* begin *

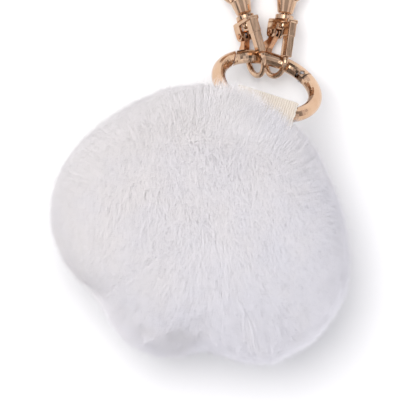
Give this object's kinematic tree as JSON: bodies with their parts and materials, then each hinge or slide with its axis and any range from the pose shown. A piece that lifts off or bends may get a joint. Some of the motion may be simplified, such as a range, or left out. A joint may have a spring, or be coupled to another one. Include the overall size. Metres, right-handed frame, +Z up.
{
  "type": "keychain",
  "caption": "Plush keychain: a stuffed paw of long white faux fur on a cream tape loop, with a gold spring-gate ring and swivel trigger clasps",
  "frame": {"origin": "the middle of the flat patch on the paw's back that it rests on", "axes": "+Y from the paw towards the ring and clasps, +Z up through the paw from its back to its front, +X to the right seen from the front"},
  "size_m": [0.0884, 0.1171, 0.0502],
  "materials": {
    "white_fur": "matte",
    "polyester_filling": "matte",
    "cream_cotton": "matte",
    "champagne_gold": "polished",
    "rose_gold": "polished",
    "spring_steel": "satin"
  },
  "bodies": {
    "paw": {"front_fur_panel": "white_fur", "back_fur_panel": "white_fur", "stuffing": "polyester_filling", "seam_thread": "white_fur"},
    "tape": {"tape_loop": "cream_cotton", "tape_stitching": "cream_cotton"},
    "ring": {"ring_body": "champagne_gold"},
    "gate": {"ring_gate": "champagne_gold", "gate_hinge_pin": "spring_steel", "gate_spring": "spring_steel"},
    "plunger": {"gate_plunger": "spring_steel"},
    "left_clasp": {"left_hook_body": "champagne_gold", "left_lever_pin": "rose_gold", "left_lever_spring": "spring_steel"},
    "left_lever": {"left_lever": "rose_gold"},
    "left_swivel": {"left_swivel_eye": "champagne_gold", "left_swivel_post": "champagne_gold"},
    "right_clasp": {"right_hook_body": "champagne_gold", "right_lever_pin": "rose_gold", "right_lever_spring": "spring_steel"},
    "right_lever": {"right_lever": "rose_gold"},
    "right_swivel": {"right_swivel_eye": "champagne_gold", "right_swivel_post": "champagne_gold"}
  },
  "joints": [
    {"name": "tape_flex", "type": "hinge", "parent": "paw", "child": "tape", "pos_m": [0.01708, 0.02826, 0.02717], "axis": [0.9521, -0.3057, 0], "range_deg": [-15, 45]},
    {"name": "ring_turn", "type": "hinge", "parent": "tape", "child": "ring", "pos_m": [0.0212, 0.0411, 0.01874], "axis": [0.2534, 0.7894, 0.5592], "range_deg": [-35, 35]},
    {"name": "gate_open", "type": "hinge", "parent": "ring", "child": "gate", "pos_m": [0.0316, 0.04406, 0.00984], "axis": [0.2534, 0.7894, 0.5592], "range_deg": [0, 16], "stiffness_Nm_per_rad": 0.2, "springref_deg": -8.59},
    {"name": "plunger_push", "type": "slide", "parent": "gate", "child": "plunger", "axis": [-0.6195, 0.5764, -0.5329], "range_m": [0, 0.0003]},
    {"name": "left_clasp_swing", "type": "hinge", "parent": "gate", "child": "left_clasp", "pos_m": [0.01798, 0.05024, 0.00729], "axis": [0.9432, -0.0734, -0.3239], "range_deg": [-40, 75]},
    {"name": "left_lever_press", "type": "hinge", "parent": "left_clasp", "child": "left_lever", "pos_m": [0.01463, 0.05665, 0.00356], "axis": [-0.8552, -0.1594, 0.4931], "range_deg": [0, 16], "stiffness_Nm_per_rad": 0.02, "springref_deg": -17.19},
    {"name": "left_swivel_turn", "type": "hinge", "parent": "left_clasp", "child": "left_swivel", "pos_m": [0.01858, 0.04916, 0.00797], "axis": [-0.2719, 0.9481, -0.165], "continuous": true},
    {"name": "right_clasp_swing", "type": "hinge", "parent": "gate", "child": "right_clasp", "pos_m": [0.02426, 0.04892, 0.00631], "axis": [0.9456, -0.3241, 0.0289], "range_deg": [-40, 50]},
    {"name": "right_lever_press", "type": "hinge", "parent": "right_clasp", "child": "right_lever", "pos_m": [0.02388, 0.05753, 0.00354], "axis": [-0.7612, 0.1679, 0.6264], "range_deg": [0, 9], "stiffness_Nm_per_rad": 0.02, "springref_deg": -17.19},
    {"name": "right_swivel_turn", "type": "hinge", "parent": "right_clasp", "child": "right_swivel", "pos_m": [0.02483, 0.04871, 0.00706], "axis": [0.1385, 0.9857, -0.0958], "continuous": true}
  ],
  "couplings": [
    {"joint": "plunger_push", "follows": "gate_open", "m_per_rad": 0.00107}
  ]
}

* end *
* begin *

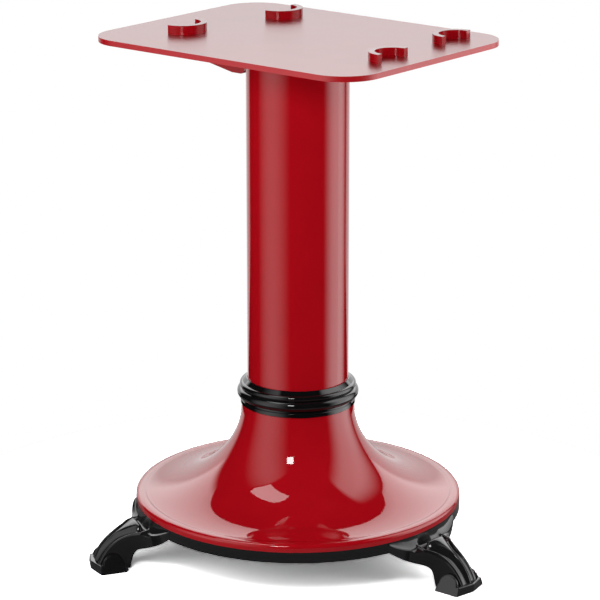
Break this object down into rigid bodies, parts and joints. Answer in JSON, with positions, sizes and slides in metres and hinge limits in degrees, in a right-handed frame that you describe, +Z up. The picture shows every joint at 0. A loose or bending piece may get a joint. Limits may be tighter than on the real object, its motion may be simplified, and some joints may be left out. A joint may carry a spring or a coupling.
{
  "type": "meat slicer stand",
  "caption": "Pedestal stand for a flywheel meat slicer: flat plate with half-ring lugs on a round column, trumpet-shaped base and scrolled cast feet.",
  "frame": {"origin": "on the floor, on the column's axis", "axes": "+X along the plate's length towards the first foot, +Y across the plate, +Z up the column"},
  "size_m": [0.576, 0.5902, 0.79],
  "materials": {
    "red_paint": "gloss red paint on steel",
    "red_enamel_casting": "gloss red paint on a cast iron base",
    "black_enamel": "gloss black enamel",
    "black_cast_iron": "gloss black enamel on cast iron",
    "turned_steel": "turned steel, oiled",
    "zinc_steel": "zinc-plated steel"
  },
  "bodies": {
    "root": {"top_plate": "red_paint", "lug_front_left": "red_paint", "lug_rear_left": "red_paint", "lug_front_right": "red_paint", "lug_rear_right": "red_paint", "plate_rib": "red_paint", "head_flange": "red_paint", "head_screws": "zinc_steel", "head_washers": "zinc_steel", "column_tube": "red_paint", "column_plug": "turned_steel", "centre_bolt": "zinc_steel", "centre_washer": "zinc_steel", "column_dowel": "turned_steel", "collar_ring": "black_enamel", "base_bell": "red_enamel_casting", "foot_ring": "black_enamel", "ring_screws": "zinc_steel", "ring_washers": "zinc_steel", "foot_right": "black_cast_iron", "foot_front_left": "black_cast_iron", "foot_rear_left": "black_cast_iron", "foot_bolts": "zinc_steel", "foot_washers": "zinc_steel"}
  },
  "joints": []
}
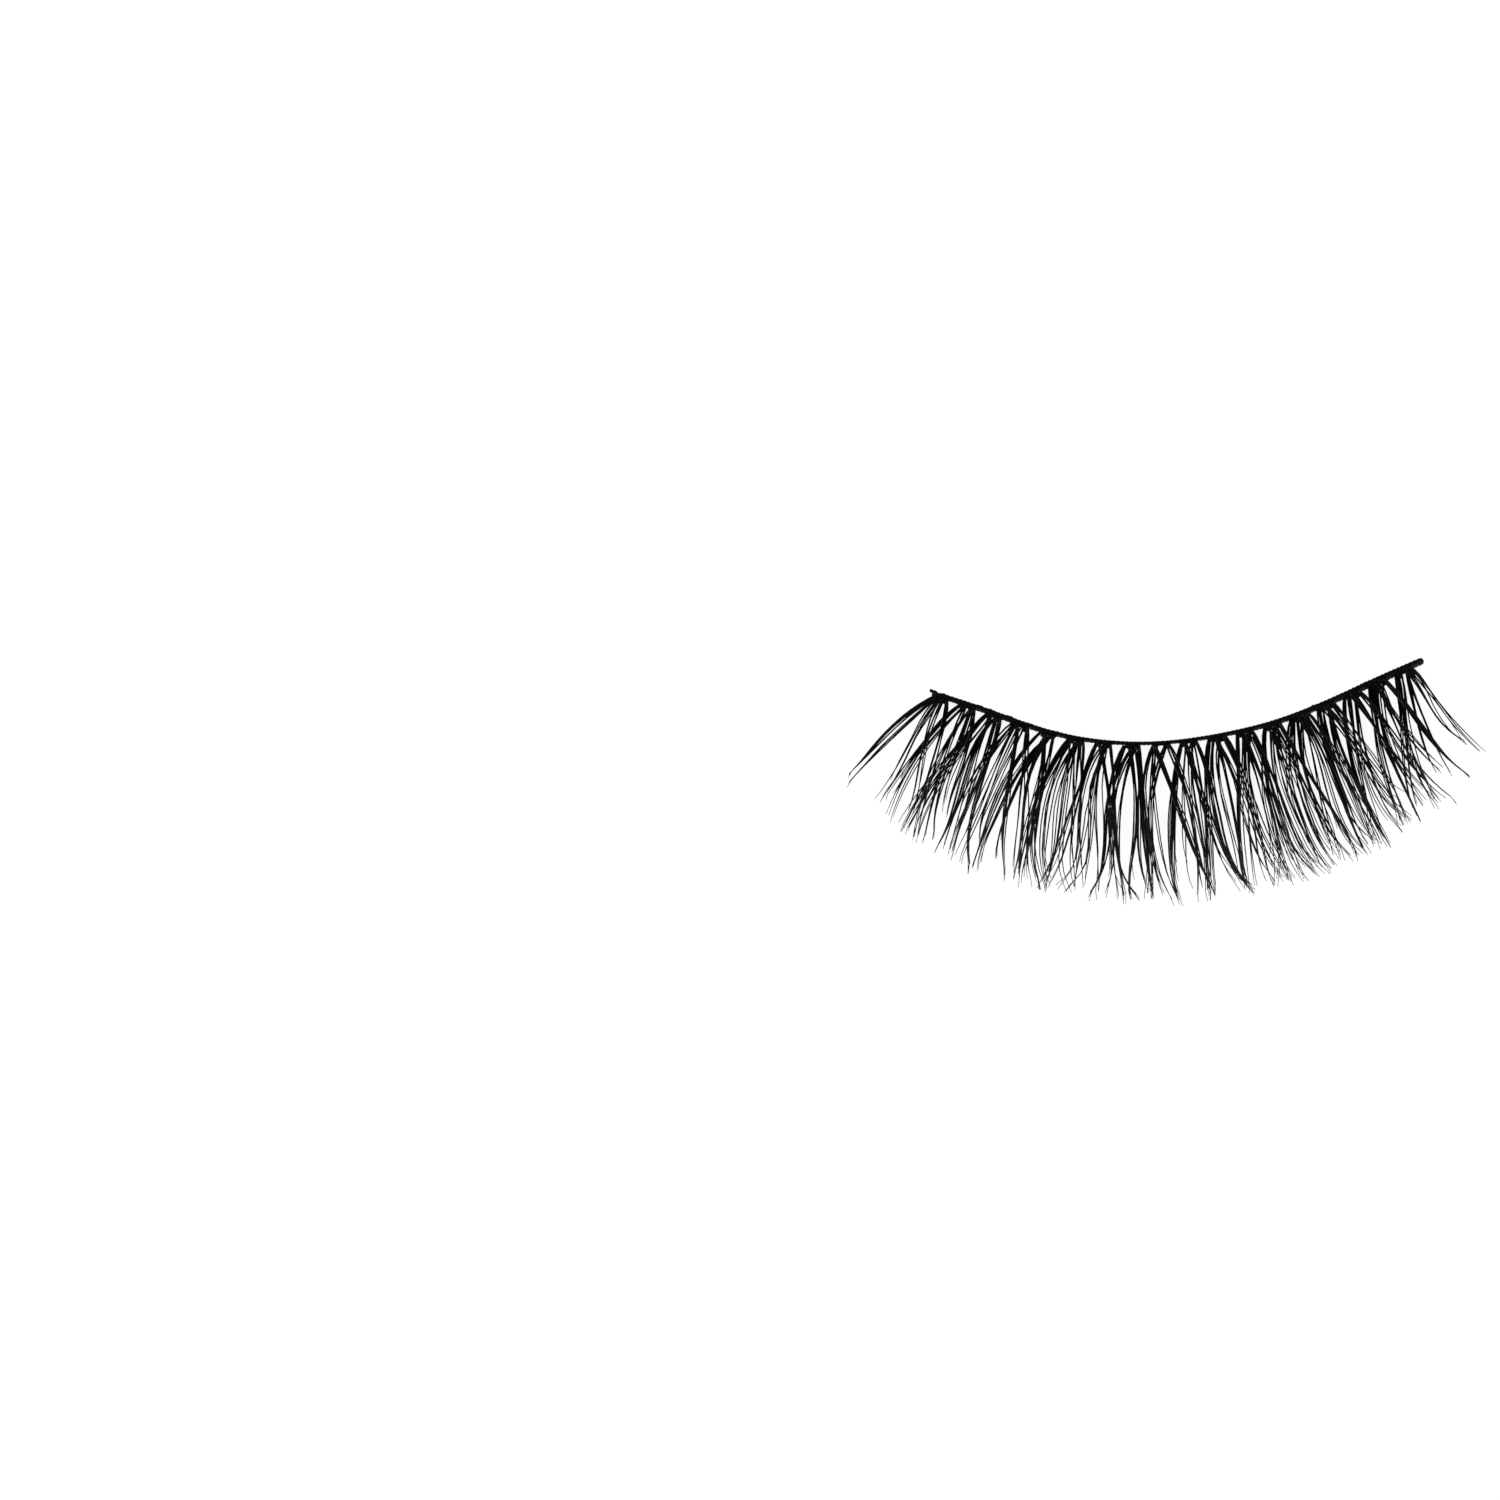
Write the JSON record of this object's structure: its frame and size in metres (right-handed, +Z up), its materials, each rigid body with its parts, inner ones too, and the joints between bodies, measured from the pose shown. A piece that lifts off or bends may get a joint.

* end *

▶ _GIVEN PROBLEM_:
Look through the listing and extract every line with "from" in it.

▶ _SOLUTION_:
Give this object's kinematic tree as JSON: bodies with their parts and materials, then each hinge or slide with its axis and any range from the pose shown. A piece that lifts off or bends may get a joint. Some of the motion may be simplified, such as a range, or left out. A joint may have a spring, or be coupled to another one. Include the overall size. Metres, right-handed frame, +Z up.
  "frame": {"origin": "the middle of the flat patch on the paw's back that it rests on", "axes": "+Y from the paw towards the ring and clasps, +Z up through the paw from its back to its front, +X to the right seen from the front"},
Write the JSON record of this object's structure: its frame and size in metres (right-handed, +Z up), its materials, each rigid body with its parts, inner ones too, and the joints between bodies, measured from the pose shown. A piece that lifts off or bends may get a joint.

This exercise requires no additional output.